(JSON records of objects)
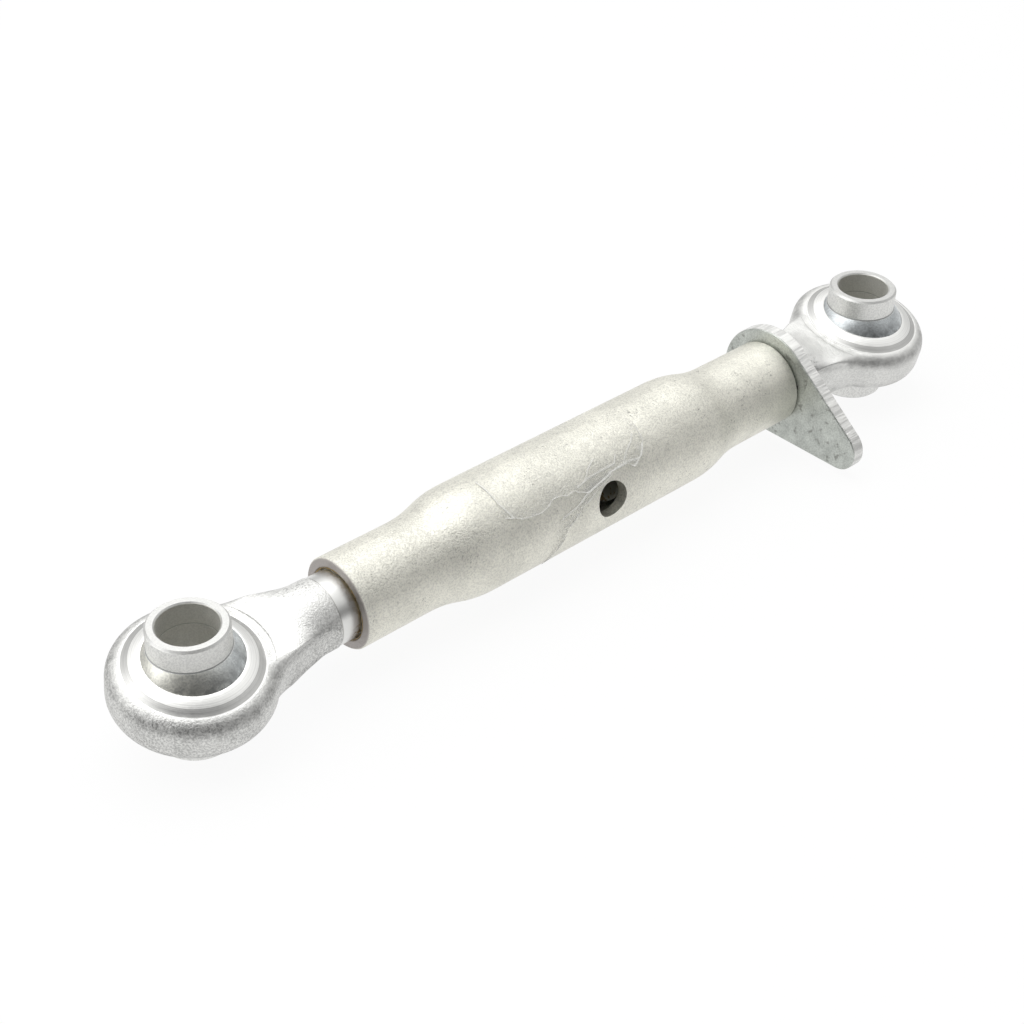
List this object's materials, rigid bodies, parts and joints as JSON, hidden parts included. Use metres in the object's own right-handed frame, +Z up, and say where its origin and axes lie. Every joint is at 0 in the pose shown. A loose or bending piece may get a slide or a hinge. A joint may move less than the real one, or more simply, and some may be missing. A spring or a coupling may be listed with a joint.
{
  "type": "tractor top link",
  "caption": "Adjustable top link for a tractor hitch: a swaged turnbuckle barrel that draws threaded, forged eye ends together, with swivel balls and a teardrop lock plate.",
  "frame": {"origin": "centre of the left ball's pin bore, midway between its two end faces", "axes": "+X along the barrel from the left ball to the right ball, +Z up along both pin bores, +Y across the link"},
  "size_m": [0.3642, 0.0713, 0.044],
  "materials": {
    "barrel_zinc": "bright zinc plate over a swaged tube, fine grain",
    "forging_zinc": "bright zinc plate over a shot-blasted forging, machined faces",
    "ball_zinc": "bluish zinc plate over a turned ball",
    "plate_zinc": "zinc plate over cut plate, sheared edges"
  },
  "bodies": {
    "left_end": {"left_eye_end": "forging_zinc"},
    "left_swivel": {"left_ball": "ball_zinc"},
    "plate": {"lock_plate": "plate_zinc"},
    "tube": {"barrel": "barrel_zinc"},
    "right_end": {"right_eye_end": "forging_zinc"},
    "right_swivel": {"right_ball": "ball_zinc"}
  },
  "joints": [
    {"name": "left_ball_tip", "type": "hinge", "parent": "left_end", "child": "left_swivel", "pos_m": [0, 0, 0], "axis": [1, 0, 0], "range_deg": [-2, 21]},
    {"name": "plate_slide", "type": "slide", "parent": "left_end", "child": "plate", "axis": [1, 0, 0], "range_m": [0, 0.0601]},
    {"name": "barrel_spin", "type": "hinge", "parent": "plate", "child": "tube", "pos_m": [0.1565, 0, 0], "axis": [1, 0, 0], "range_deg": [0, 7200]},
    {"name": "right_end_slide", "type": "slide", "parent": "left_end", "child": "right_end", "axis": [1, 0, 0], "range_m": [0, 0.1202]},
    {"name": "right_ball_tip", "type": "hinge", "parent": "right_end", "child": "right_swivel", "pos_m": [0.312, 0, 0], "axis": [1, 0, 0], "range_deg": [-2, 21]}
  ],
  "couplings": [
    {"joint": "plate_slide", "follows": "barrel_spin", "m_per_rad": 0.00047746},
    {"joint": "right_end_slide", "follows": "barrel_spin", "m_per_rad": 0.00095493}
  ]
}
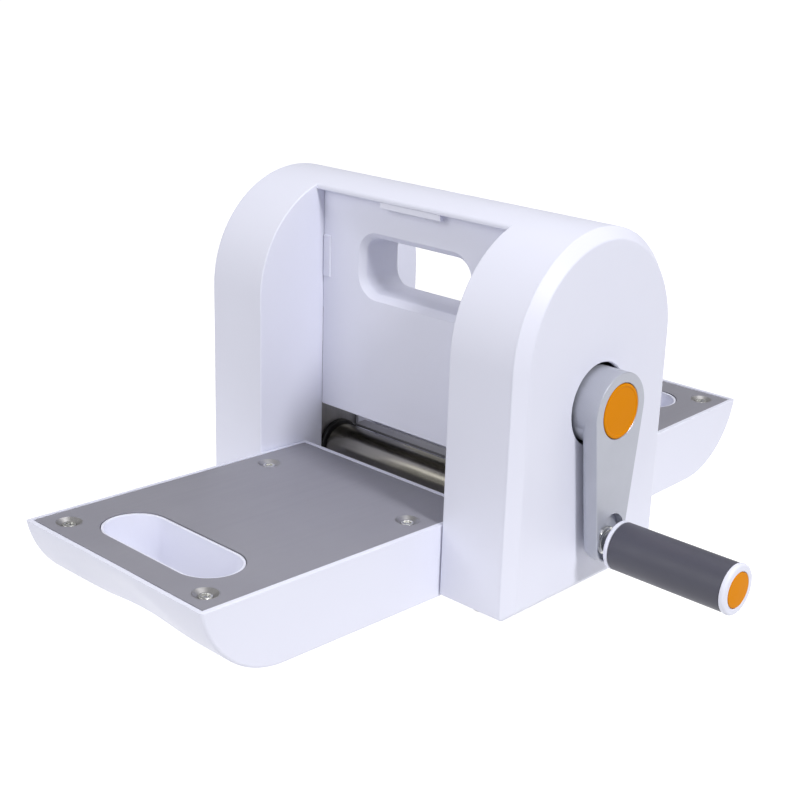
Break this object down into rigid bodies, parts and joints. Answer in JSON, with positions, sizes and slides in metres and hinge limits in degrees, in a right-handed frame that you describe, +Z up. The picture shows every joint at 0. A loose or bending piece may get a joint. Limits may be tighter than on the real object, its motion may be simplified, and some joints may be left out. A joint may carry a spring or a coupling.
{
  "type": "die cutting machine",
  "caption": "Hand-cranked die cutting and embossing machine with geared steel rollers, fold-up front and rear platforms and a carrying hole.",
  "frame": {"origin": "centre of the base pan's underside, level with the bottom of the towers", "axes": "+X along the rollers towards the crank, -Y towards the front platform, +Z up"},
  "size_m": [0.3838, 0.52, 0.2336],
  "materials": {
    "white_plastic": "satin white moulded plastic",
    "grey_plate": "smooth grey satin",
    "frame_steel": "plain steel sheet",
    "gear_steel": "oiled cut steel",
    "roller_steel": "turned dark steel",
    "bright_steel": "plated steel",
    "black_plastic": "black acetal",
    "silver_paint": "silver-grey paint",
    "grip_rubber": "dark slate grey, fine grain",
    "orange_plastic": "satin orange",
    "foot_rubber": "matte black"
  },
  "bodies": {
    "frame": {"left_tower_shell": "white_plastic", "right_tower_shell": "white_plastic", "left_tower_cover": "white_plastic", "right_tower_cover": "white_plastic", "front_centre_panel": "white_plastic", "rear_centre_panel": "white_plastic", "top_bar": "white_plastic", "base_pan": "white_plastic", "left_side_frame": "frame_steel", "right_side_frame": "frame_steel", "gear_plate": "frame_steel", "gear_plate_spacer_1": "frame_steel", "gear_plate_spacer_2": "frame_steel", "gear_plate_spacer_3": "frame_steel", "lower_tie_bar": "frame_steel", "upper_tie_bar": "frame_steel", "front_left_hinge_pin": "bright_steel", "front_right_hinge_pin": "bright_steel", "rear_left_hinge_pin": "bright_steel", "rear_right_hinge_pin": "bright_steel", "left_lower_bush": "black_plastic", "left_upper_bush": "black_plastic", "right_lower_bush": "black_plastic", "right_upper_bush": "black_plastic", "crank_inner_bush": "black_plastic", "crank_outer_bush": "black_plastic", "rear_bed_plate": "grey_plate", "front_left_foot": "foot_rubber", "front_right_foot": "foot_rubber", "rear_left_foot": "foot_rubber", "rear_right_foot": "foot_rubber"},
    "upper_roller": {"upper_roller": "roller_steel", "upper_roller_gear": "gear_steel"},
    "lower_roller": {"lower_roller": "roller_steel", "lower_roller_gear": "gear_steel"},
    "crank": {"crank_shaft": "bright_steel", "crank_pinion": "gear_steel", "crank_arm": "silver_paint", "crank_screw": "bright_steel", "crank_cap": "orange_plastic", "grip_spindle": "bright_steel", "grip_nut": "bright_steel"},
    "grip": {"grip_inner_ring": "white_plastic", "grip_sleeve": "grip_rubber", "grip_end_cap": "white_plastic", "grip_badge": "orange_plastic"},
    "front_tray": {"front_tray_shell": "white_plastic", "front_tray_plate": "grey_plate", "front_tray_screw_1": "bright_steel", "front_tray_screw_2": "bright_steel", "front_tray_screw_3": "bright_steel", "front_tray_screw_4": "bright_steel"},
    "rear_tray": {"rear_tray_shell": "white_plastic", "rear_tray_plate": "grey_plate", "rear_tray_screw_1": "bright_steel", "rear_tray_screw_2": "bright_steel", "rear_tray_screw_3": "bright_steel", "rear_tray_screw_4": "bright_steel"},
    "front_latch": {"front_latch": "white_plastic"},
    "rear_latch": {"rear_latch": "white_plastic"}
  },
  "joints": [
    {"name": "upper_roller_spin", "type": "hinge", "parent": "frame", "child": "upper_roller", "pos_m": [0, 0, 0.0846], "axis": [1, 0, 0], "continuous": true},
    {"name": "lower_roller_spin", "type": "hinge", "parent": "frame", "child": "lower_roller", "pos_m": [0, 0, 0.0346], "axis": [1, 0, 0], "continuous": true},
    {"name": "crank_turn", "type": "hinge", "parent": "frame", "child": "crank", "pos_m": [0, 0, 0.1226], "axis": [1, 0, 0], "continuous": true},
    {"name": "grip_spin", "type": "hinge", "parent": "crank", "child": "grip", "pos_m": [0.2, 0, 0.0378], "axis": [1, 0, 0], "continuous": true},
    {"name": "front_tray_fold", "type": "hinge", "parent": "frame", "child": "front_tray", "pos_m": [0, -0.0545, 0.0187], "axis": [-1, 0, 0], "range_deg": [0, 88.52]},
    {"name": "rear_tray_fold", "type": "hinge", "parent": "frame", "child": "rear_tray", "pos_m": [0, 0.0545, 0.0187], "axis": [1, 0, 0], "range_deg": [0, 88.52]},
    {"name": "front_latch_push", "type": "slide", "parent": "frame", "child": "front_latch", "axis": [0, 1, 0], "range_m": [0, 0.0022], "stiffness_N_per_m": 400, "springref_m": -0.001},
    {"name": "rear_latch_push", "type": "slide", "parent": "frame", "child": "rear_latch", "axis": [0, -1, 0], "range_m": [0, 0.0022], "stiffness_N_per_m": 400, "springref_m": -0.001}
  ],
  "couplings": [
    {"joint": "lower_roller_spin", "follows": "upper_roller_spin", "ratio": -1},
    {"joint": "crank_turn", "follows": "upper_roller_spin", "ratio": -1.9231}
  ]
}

GIVEN REQUEST -
Wherever "axes" shows up in a line, copy that line.

RESULT FOR THIS TASK -
List this object's materials, rigid bodies, parts and joints as JSON, hidden parts included. Use metres in the object's own right-handed frame, +Z up, and say where its origin and axes lie. Every joint is at 0 in the pose shown. A loose or bending piece may get a slide or a hinge. A joint may move less than the real one, or more simply, and some may be missing. A spring or a coupling may be listed with a joint.
  "frame": {"origin": "centre of the left ball's pin bore, midway between its two end faces", "axes": "+X along the barrel from the left ball to the right ball, +Z up along both pin bores, +Y across the link"},
  "frame": {"origin": "centre of the base pan's underside, level with the bottom of the towers", "axes": "+X along the rollers towards the crank, -Y towards the front platform, +Z up"},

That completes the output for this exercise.